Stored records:

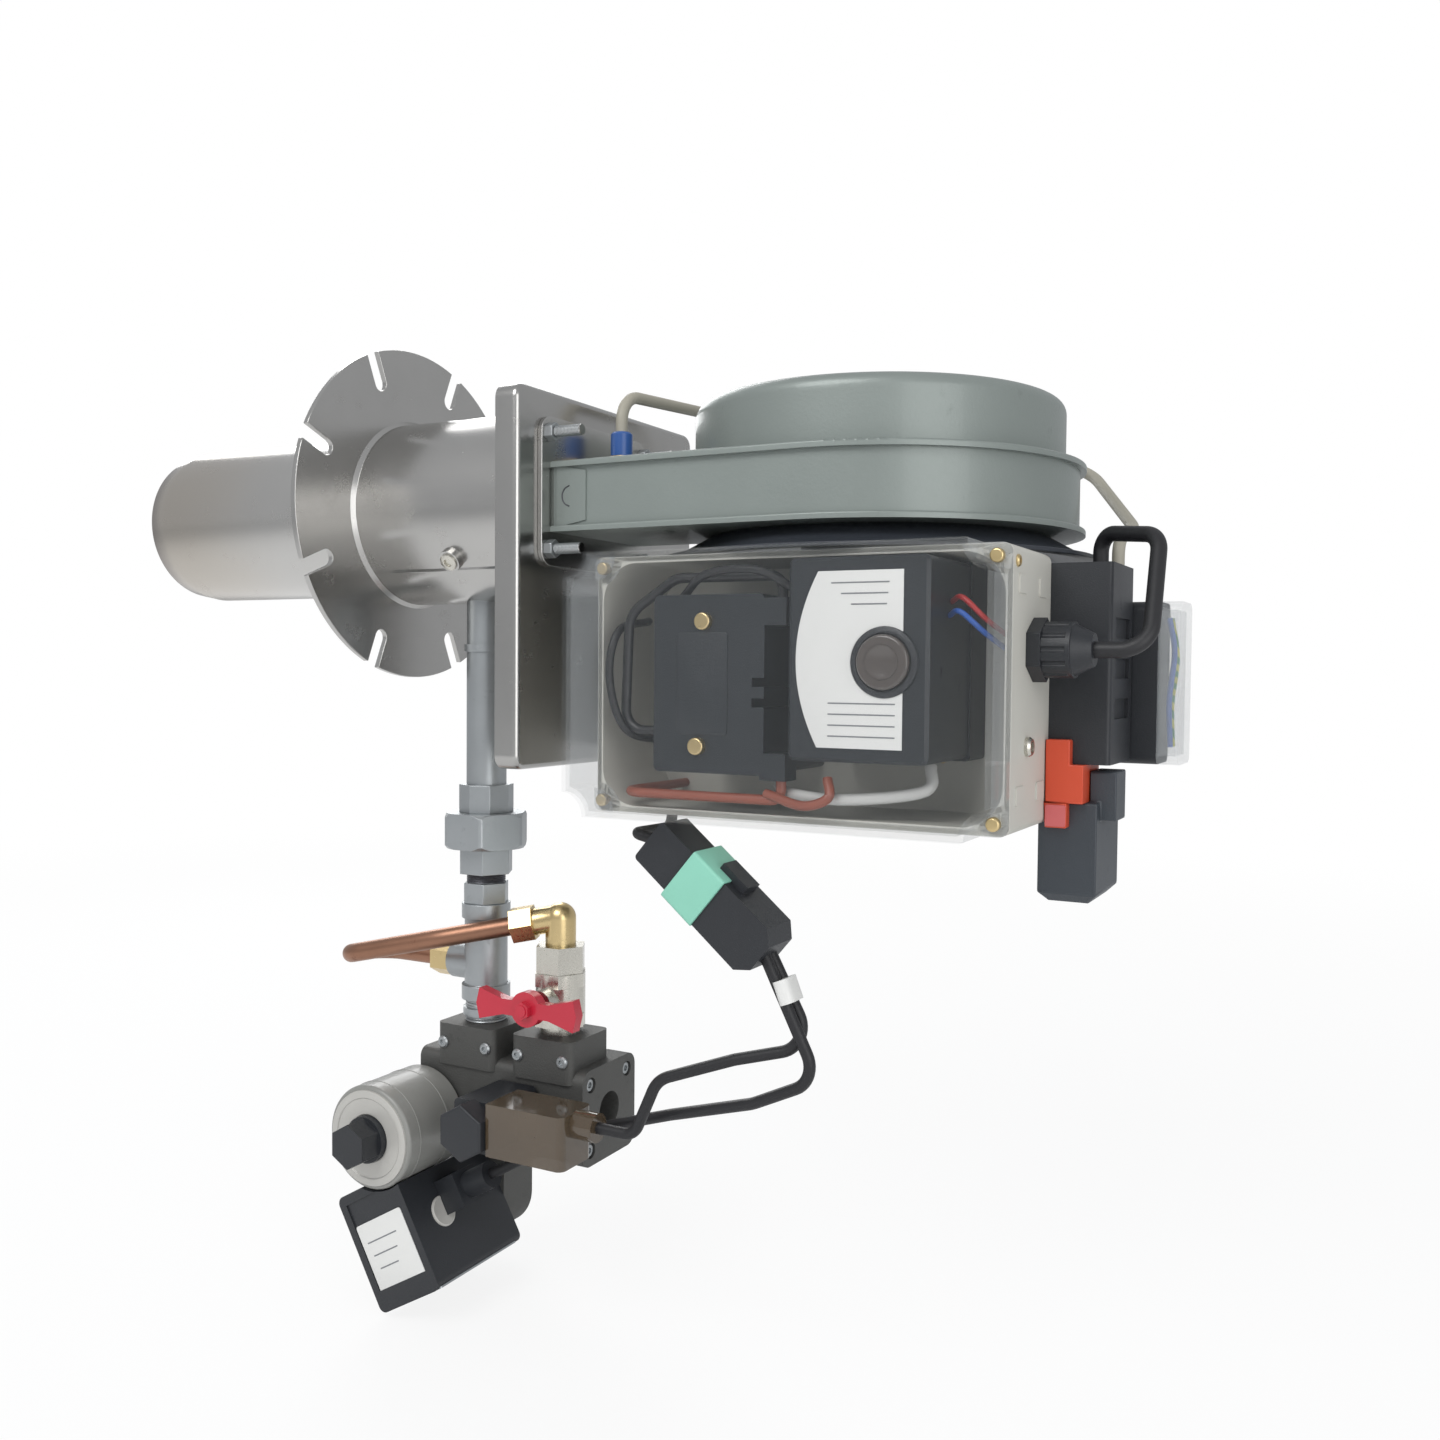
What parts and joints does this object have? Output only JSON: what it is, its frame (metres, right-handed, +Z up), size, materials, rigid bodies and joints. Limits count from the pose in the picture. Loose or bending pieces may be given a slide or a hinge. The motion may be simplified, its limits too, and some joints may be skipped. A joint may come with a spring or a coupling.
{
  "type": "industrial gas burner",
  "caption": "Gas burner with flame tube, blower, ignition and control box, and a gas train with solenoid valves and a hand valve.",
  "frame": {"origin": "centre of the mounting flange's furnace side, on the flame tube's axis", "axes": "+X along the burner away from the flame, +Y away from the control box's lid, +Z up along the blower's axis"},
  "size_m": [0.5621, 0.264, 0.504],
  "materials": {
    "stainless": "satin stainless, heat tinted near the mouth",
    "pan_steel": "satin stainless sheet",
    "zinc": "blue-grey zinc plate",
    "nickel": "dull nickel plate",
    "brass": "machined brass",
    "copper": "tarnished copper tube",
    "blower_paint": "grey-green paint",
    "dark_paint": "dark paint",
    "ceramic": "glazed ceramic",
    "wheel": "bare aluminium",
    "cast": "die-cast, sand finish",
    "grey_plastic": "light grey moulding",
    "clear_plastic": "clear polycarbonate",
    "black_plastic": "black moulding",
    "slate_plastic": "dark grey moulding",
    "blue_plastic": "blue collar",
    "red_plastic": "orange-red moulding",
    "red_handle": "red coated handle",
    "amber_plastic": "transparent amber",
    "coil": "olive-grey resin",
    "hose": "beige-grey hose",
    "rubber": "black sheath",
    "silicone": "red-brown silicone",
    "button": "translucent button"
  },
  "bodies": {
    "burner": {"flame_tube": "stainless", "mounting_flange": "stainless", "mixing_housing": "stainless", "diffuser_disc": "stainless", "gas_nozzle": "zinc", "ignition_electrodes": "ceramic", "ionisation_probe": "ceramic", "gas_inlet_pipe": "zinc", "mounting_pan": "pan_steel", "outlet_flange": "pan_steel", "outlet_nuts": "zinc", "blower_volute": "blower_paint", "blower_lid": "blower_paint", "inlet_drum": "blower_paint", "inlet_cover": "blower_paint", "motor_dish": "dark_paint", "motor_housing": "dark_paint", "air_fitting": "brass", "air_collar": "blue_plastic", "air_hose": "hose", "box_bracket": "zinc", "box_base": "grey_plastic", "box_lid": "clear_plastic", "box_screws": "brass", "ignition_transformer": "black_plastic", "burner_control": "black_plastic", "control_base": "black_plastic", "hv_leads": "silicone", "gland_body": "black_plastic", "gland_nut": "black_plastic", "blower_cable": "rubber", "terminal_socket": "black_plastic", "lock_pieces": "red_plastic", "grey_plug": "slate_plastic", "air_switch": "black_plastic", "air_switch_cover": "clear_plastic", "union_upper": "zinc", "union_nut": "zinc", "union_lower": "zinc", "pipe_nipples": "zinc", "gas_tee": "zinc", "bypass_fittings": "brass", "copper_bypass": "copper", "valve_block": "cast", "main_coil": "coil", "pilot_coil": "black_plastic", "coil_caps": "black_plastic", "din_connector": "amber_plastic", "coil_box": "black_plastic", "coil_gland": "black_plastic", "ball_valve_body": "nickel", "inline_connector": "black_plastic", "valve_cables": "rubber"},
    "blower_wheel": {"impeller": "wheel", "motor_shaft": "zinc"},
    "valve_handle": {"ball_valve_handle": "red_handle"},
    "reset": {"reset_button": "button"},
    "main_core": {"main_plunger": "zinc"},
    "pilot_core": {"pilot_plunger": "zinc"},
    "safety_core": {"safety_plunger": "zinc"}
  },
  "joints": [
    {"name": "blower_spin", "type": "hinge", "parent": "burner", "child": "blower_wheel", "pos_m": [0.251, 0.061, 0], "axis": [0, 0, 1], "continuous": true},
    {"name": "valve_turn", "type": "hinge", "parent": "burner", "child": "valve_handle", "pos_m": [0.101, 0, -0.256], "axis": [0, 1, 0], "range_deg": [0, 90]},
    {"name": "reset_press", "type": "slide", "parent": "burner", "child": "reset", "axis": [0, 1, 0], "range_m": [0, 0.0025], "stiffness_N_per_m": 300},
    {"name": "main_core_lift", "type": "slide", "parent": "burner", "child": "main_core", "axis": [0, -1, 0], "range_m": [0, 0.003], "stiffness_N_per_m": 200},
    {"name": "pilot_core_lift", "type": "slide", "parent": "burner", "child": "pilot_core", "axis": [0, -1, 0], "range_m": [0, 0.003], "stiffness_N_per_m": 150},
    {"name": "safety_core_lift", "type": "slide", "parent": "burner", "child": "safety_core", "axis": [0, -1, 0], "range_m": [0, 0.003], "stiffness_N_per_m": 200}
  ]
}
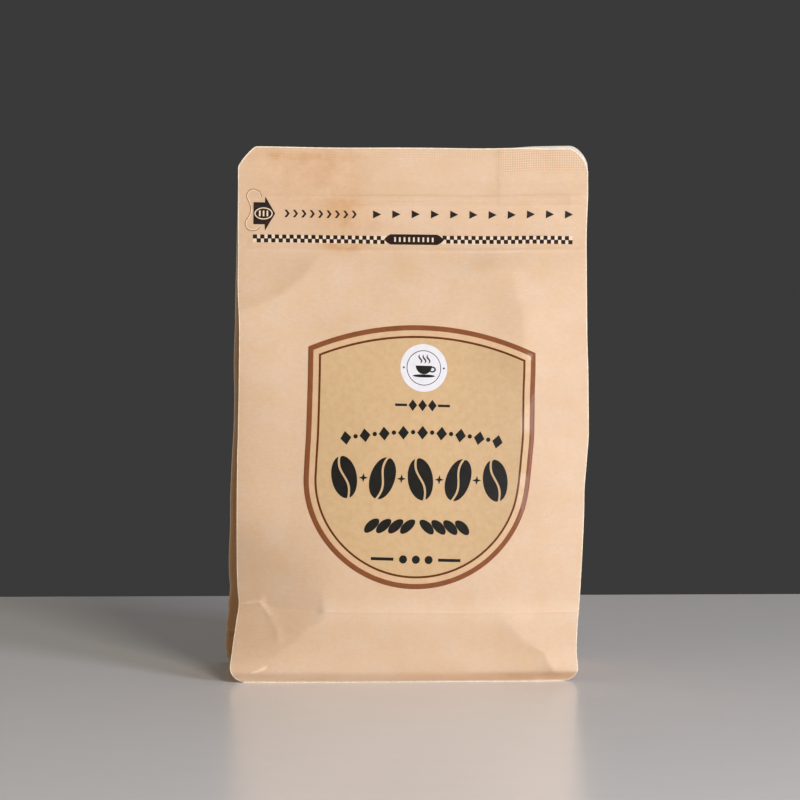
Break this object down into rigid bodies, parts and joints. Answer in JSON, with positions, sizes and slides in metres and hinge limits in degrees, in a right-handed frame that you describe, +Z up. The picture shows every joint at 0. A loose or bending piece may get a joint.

GIVEN PROBLEM: Go through the records above and set each one down exactly, please.

ANSWER:
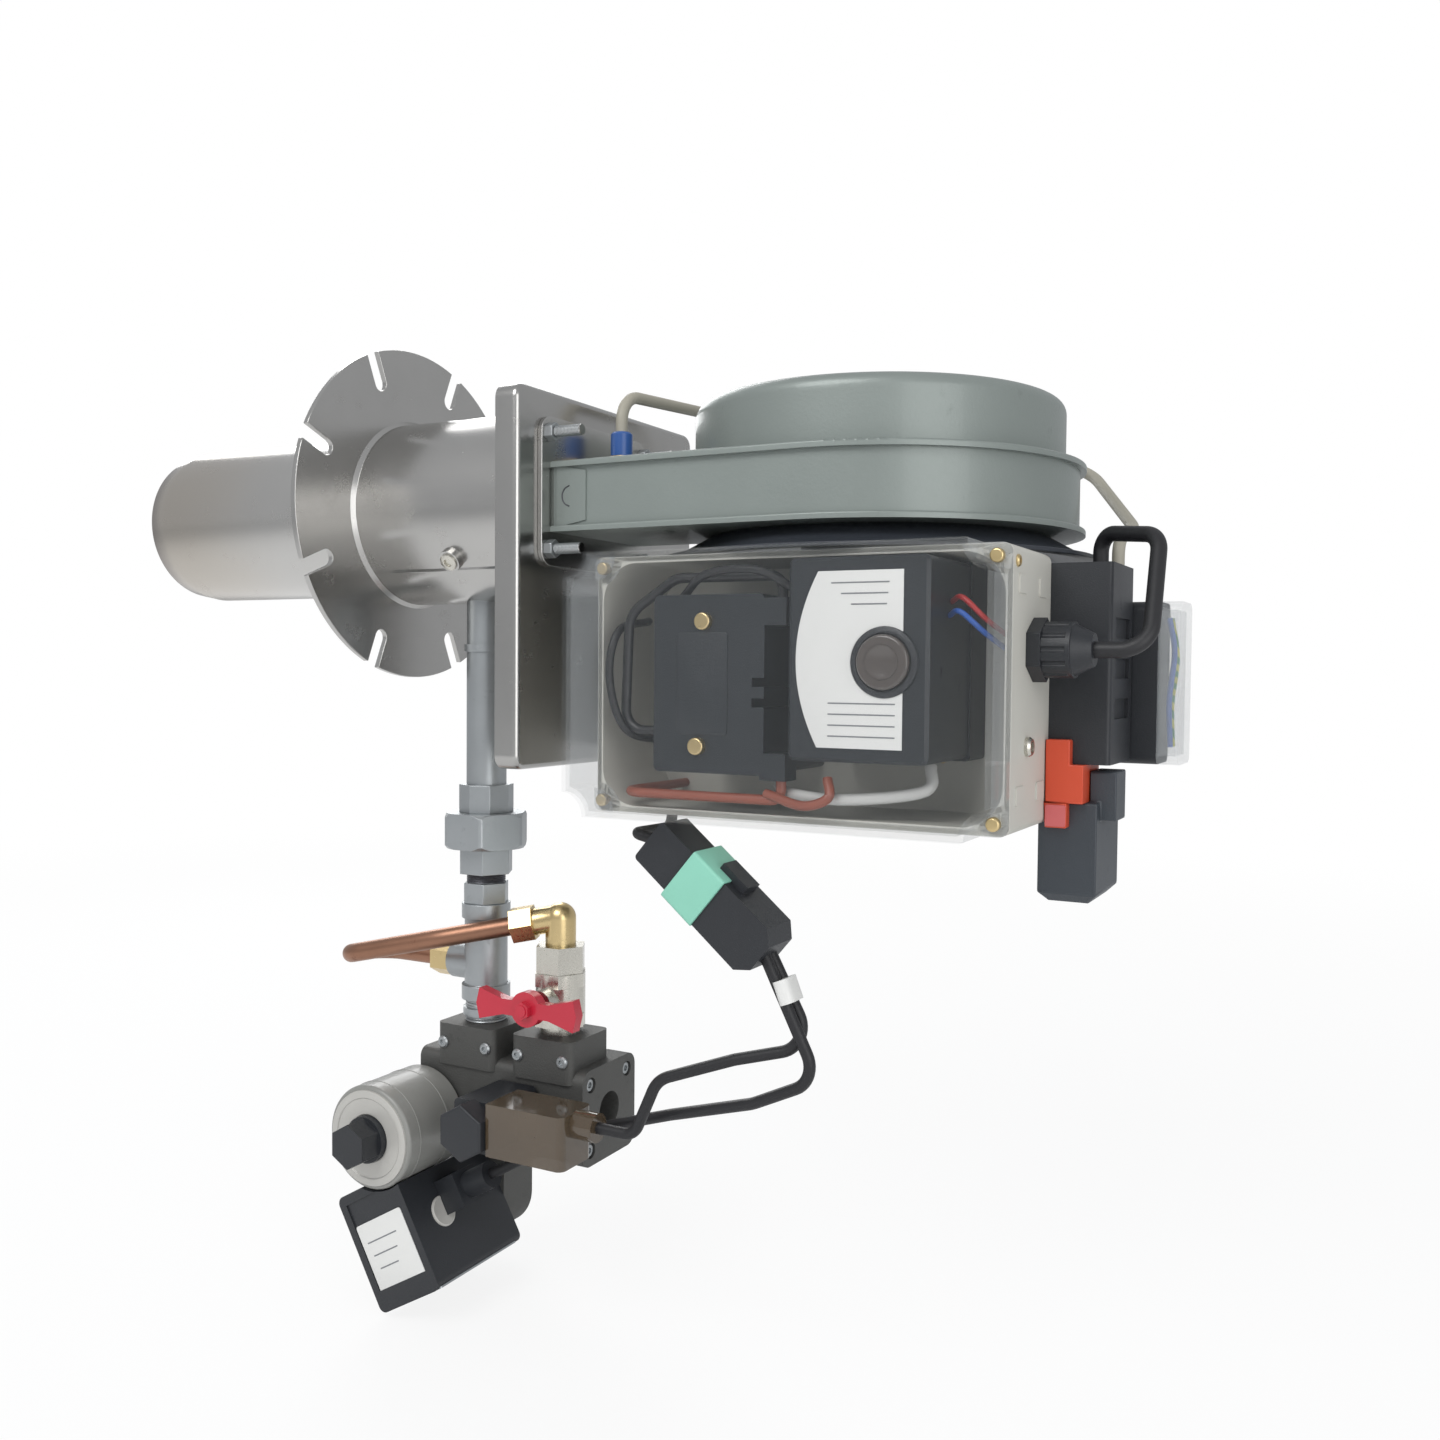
What parts and joints does this object have? Output only JSON: what it is, its frame (metres, right-handed, +Z up), size, materials, rigid bodies and joints. Limits count from the pose in the picture. Loose or bending pieces may be given a slide or a hinge. The motion may be simplified, its limits too, and some joints may be skipped. A joint may come with a spring or a coupling.
{
  "type": "industrial gas burner",
  "caption": "Gas burner with flame tube, blower, ignition and control box, and a gas train with solenoid valves and a hand valve.",
  "frame": {"origin": "centre of the mounting flange's furnace side, on the flame tube's axis", "axes": "+X along the burner away from the flame, +Y away from the control box's lid, +Z up along the blower's axis"},
  "size_m": [0.5621, 0.264, 0.504],
  "materials": {
    "stainless": "satin stainless, heat tinted near the mouth",
    "pan_steel": "satin stainless sheet",
    "zinc": "blue-grey zinc plate",
    "nickel": "dull nickel plate",
    "brass": "machined brass",
    "copper": "tarnished copper tube",
    "blower_paint": "grey-green paint",
    "dark_paint": "dark paint",
    "ceramic": "glazed ceramic",
    "wheel": "bare aluminium",
    "cast": "die-cast, sand finish",
    "grey_plastic": "light grey moulding",
    "clear_plastic": "clear polycarbonate",
    "black_plastic": "black moulding",
    "slate_plastic": "dark grey moulding",
    "blue_plastic": "blue collar",
    "red_plastic": "orange-red moulding",
    "red_handle": "red coated handle",
    "amber_plastic": "transparent amber",
    "coil": "olive-grey resin",
    "hose": "beige-grey hose",
    "rubber": "black sheath",
    "silicone": "red-brown silicone",
    "button": "translucent button"
  },
  "bodies": {
    "burner": {"flame_tube": "stainless", "mounting_flange": "stainless", "mixing_housing": "stainless", "diffuser_disc": "stainless", "gas_nozzle": "zinc", "ignition_electrodes": "ceramic", "ionisation_probe": "ceramic", "gas_inlet_pipe": "zinc", "mounting_pan": "pan_steel", "outlet_flange": "pan_steel", "outlet_nuts": "zinc", "blower_volute": "blower_paint", "blower_lid": "blower_paint", "inlet_drum": "blower_paint", "inlet_cover": "blower_paint", "motor_dish": "dark_paint", "motor_housing": "dark_paint", "air_fitting": "brass", "air_collar": "blue_plastic", "air_hose": "hose", "box_bracket": "zinc", "box_base": "grey_plastic", "box_lid": "clear_plastic", "box_screws": "brass", "ignition_transformer": "black_plastic", "burner_control": "black_plastic", "control_base": "black_plastic", "hv_leads": "silicone", "gland_body": "black_plastic", "gland_nut": "black_plastic", "blower_cable": "rubber", "terminal_socket": "black_plastic", "lock_pieces": "red_plastic", "grey_plug": "slate_plastic", "air_switch": "black_plastic", "air_switch_cover": "clear_plastic", "union_upper": "zinc", "union_nut": "zinc", "union_lower": "zinc", "pipe_nipples": "zinc", "gas_tee": "zinc", "bypass_fittings": "brass", "copper_bypass": "copper", "valve_block": "cast", "main_coil": "coil", "pilot_coil": "black_plastic", "coil_caps": "black_plastic", "din_connector": "amber_plastic", "coil_box": "black_plastic", "coil_gland": "black_plastic", "ball_valve_body": "nickel", "inline_connector": "black_plastic", "valve_cables": "rubber"},
    "blower_wheel": {"impeller": "wheel", "motor_shaft": "zinc"},
    "valve_handle": {"ball_valve_handle": "red_handle"},
    "reset": {"reset_button": "button"},
    "main_core": {"main_plunger": "zinc"},
    "pilot_core": {"pilot_plunger": "zinc"},
    "safety_core": {"safety_plunger": "zinc"}
  },
  "joints": [
    {"name": "blower_spin", "type": "hinge", "parent": "burner", "child": "blower_wheel", "pos_m": [0.251, 0.061, 0], "axis": [0, 0, 1], "continuous": true},
    {"name": "valve_turn", "type": "hinge", "parent": "burner", "child": "valve_handle", "pos_m": [0.101, 0, -0.256], "axis": [0, 1, 0], "range_deg": [0, 90]},
    {"name": "reset_press", "type": "slide", "parent": "burner", "child": "reset", "axis": [0, 1, 0], "range_m": [0, 0.0025], "stiffness_N_per_m": 300},
    {"name": "main_core_lift", "type": "slide", "parent": "burner", "child": "main_core", "axis": [0, -1, 0], "range_m": [0, 0.003], "stiffness_N_per_m": 200},
    {"name": "pilot_core_lift", "type": "slide", "parent": "burner", "child": "pilot_core", "axis": [0, -1, 0], "range_m": [0, 0.003], "stiffness_N_per_m": 150},
    {"name": "safety_core_lift", "type": "slide", "parent": "burner", "child": "safety_core", "axis": [0, -1, 0], "range_m": [0, 0.003], "stiffness_N_per_m": 200}
  ]
}
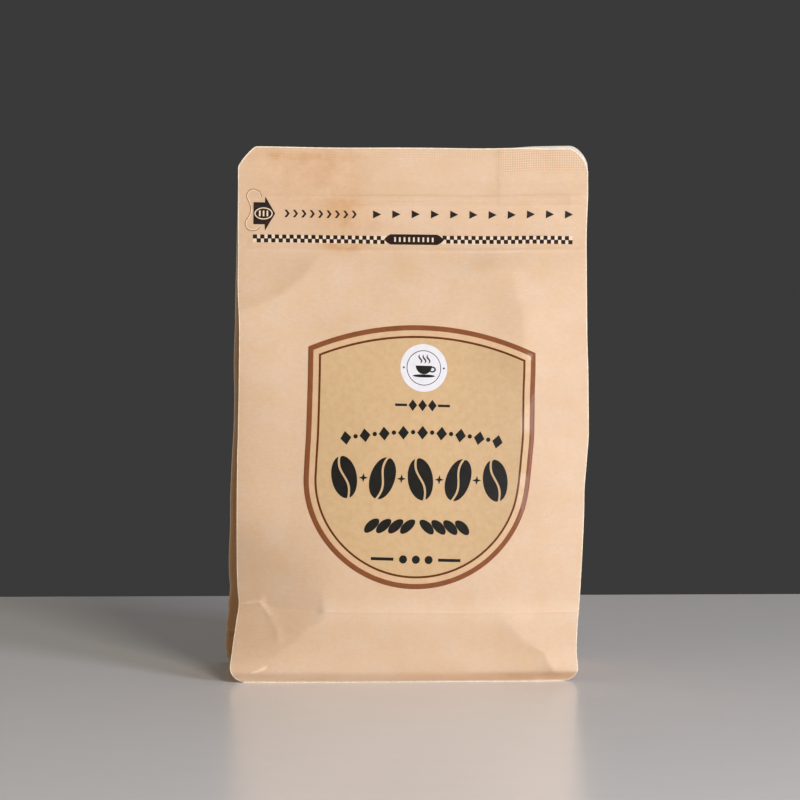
Break this object down into rigid bodies, parts and joints. Answer in JSON, with positions, sizes and slides in metres and hinge limits in degrees, in a right-handed frame that you describe, +Z up. The picture shows every joint at 0. A loose or bending piece may get a joint.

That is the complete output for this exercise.